• EXERCISE OBJECTIVE: Restate each of the lines given below, word for word.

• STORED RECORDS:
-=-=-

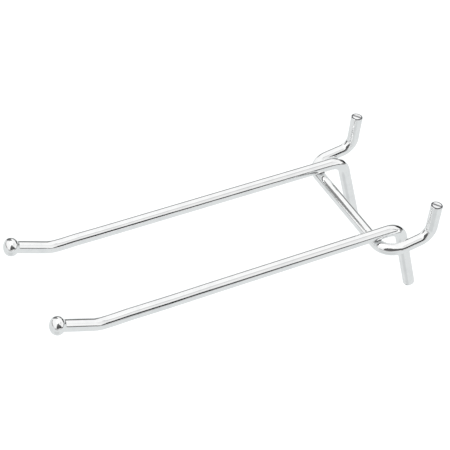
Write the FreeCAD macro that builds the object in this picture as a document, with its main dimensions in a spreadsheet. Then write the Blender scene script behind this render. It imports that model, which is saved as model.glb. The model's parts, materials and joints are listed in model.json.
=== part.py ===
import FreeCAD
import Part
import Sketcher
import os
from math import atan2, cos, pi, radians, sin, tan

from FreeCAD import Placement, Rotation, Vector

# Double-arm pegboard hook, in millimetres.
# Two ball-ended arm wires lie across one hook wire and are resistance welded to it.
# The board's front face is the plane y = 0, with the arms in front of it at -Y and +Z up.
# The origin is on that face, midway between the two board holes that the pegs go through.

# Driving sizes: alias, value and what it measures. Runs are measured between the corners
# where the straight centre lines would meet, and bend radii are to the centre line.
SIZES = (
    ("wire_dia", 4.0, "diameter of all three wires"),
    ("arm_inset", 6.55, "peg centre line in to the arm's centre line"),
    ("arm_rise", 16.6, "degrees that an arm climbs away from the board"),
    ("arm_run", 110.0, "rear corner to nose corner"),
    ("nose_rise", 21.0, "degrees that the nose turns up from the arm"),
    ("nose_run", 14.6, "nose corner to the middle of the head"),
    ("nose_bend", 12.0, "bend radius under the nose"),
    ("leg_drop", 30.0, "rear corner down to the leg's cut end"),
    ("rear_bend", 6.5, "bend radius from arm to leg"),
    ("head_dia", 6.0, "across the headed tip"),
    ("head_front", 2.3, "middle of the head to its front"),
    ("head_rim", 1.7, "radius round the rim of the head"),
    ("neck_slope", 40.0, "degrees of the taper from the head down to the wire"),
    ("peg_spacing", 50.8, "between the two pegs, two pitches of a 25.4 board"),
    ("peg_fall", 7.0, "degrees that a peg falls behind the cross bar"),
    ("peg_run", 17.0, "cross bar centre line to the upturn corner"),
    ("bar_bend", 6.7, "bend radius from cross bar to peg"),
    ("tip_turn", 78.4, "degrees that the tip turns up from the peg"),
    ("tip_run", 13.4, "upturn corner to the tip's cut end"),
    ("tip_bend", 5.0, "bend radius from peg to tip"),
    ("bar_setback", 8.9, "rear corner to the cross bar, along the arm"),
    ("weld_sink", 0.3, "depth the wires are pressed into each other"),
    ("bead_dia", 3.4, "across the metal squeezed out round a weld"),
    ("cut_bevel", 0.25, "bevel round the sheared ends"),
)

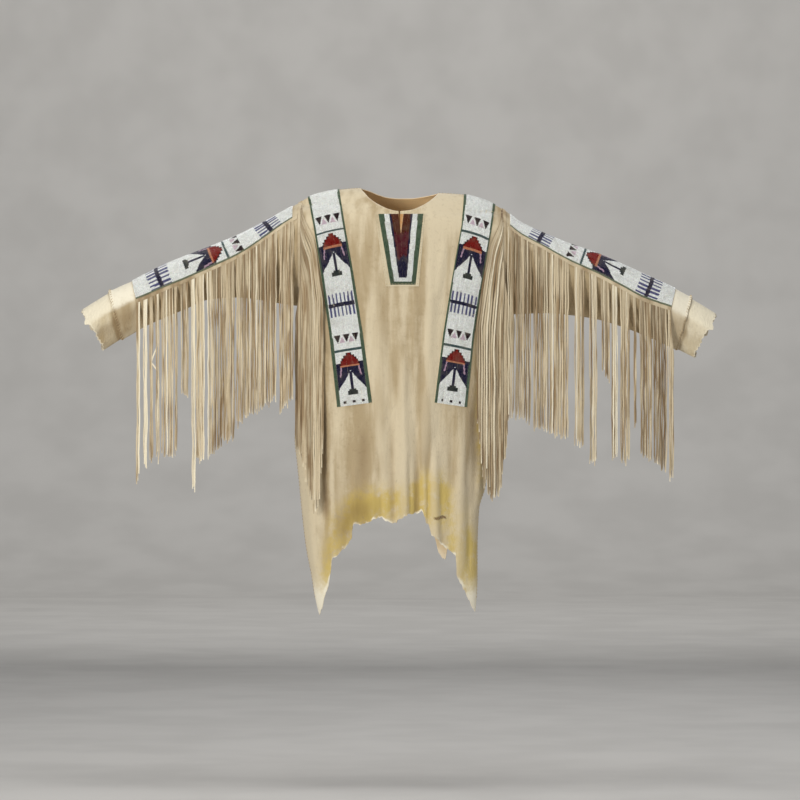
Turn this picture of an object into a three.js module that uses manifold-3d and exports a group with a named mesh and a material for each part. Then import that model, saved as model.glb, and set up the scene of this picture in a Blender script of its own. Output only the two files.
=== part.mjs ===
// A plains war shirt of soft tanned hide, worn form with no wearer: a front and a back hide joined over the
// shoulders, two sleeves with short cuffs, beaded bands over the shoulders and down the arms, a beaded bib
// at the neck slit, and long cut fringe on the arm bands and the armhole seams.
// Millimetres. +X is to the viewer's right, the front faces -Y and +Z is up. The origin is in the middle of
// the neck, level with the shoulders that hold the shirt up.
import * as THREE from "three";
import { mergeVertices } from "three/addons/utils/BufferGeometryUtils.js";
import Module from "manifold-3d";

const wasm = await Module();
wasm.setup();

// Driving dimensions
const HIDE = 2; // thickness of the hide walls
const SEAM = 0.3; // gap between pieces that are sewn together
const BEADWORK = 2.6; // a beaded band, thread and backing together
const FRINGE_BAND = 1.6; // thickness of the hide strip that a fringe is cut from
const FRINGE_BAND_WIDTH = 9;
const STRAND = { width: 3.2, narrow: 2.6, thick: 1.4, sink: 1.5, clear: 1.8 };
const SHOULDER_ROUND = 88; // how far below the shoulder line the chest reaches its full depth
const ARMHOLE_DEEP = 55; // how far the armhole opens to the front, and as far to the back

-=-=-

• RESULT OF THIS EXERCISE:
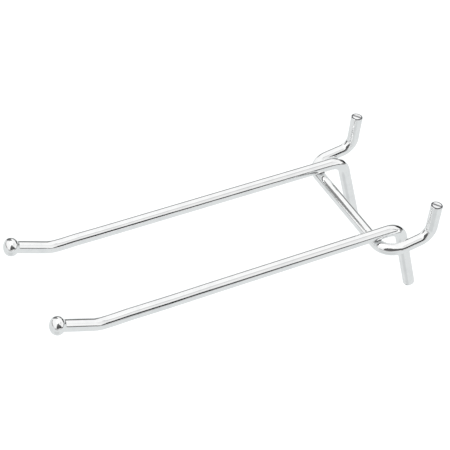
Write the FreeCAD macro that builds the object in this picture as a document, with its main dimensions in a spreadsheet. Then write the Blender scene script behind this render. It imports that model, which is saved as model.glb. The model's parts, materials and joints are listed in model.json.
=== part.py ===
import FreeCAD
import Part
import Sketcher
import os
from math import atan2, cos, pi, radians, sin, tan

from FreeCAD import Placement, Rotation, Vector

# Double-arm pegboard hook, in millimetres.
# Two ball-ended arm wires lie across one hook wire and are resistance welded to it.
# The board's front face is the plane y = 0, with the arms in front of it at -Y and +Z up.
# The origin is on that face, midway between the two board holes that the pegs go through.

# Driving sizes: alias, value and what it measures. Runs are measured between the corners
# where the straight centre lines would meet, and bend radii are to the centre line.
SIZES = (
    ("wire_dia", 4.0, "diameter of all three wires"),
    ("arm_inset", 6.55, "peg centre line in to the arm's centre line"),
    ("arm_rise", 16.6, "degrees that an arm climbs away from the board"),
    ("arm_run", 110.0, "rear corner to nose corner"),
    ("nose_rise", 21.0, "degrees that the nose turns up from the arm"),
    ("nose_run", 14.6, "nose corner to the middle of the head"),
    ("nose_bend", 12.0, "bend radius under the nose"),
    ("leg_drop", 30.0, "rear corner down to the leg's cut end"),
    ("rear_bend", 6.5, "bend radius from arm to leg"),
    ("head_dia", 6.0, "across the headed tip"),
    ("head_front", 2.3, "middle of the head to its front"),
    ("head_rim", 1.7, "radius round the rim of the head"),
    ("neck_slope", 40.0, "degrees of the taper from the head down to the wire"),
    ("peg_spacing", 50.8, "between the two pegs, two pitches of a 25.4 board"),
    ("peg_fall", 7.0, "degrees that a peg falls behind the cross bar"),
    ("peg_run", 17.0, "cross bar centre line to the upturn corner"),
    ("bar_bend", 6.7, "bend radius from cross bar to peg"),
    ("tip_turn", 78.4, "degrees that the tip turns up from the peg"),
    ("tip_run", 13.4, "upturn corner to the tip's cut end"),
    ("tip_bend", 5.0, "bend radius from peg to tip"),
    ("bar_setback", 8.9, "rear corner to the cross bar, along the arm"),
    ("weld_sink", 0.3, "depth the wires are pressed into each other"),
    ("bead_dia", 3.4, "across the metal squeezed out round a weld"),
    ("cut_bevel", 0.25, "bevel round the sheared ends"),
)

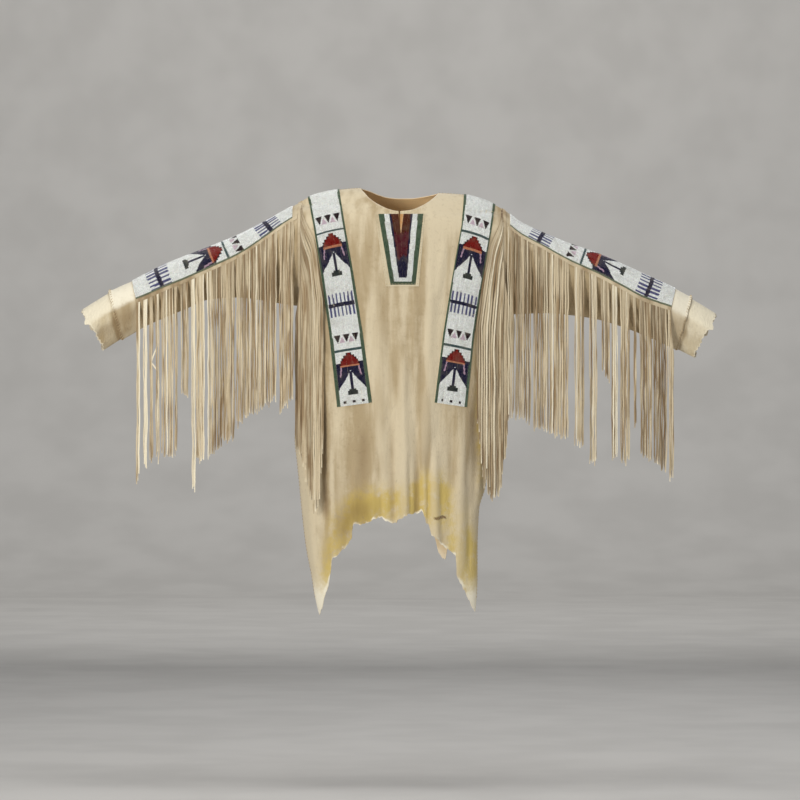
Turn this picture of an object into a three.js module that uses manifold-3d and exports a group with a named mesh and a material for each part. Then import that model, saved as model.glb, and set up the scene of this picture in a Blender script of its own. Output only the two files.
=== part.mjs ===
// A plains war shirt of soft tanned hide, worn form with no wearer: a front and a back hide joined over the
// shoulders, two sleeves with short cuffs, beaded bands over the shoulders and down the arms, a beaded bib
// at the neck slit, and long cut fringe on the arm bands and the armhole seams.
// Millimetres. +X is to the viewer's right, the front faces -Y and +Z is up. The origin is in the middle of
// the neck, level with the shoulders that hold the shirt up.
import * as THREE from "three";
import { mergeVertices } from "three/addons/utils/BufferGeometryUtils.js";
import Module from "manifold-3d";

const wasm = await Module();
wasm.setup();

// Driving dimensions
const HIDE = 2; // thickness of the hide walls
const SEAM = 0.3; // gap between pieces that are sewn together
const BEADWORK = 2.6; // a beaded band, thread and backing together
const FRINGE_BAND = 1.6; // thickness of the hide strip that a fringe is cut from
const FRINGE_BAND_WIDTH = 9;
const STRAND = { width: 3.2, narrow: 2.6, thick: 1.4, sink: 1.5, clear: 1.8 };
const SHOULDER_ROUND = 88; // how far below the shoulder line the chest reaches its full depth
const ARMHOLE_DEEP = 55; // how far the armhole opens to the front, and as far to the back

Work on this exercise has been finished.